Given these and other red flags for voters, in recent weeks President Obama has attempted to make this election about the issue he believes is most favorable for his party: the economy.
In a speech about his economic agenda a few weeks ago, the president told an audience, “I am not on the ballot this fall… But make no mistake: these policies are on the ballot — every single one of them.”
President Obama is correct; his policies are on the ballot on Tuesday. And voters deserve to know exactly what those policies have accomplished for our country as they head to the polls.
The results are stunning.
1. Soaring debt: The national debt has nearly doubled since President Obama’s election. Today it stands at 74 percent of the economy, slowing economic growth and threatening our national security. According to the nonpartisan Congressional Budget Office (CBO), “The large amount of debt could also compromise national security by constraining defense spending in times of international crisis or by limiting the country’s ability to prepare for such a crisis.”
2. Skyrocketing mandatory spending: CBO projects that mandatory spending and interest on the debt is projected to consume 94% of all federal revenues 10 years from now, squeezing out funding for other priorities like education, health research, defense, and infrastructure.
3. Struggling workforce: Since 2009, the percentage of working-age Americans who are not in the labor force has reached near-record levels. During that time, the number of adults outside the labor force has increased by 12 million. There are fewer full-time jobs in America than when the recession started. Nearly 29 million of the 124.5 million Americans in prime working years – ages 25-54 – are currently without a job.
4. Stagnant incomes: Unfortunately, most American workers have not seen their incomes increase. Between August 2013 and August 2014, real average hourly earnings increased only 0.4 percent, failing even to keep up with inflation.
5. Social Security bankruptcy: CBO projects that Social Security will go bankrupt in 2032, a year earlier than the Social Security Trustees predicted last year. The Disability Insurance Trust Fund is in the direst condition, as CBO expects it to be bankrupt as early as October 2016.
Today, we live in a country where middle class income is falling, too many Americans of retirement age are working to pay bills, and a large number of trained workers are unable to find jobs that match their skills. Nearly a third of those between the ages of 18 and 34 are still living with their parents. And the average American citizen is more likely to be receiving a disability check than working in a manufacturing job.
In President Obama’s own words, these are the policies on the ballot this November. For six years, our country has tried the president’s approach, and it has not worked.

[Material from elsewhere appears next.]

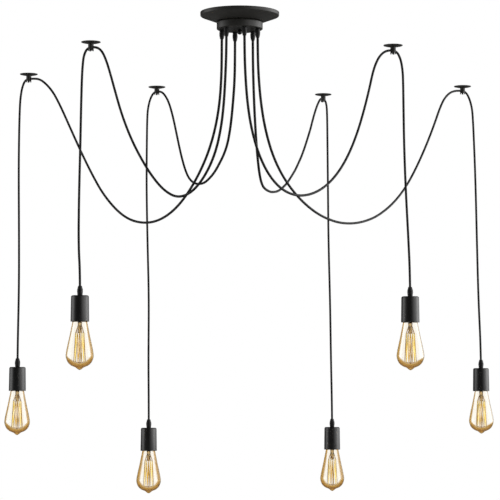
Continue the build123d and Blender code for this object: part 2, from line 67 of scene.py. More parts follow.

America’s road back to prosperity requires a change of policy. Republicans are committed to working on bipartisan solutions to spur job creation and economic growth, including increasing exports, reforming our broken tax system, reducing the deficit and unlocking domestic energy resources.
With the right agenda, our economy will grow and American workers will flourish. My hope is that we start down that path on Tuesday.
Republican Dan Coats represents Indiana in the U.S. Senate. He is the senior Senate Republican on the Joint Economic Committee.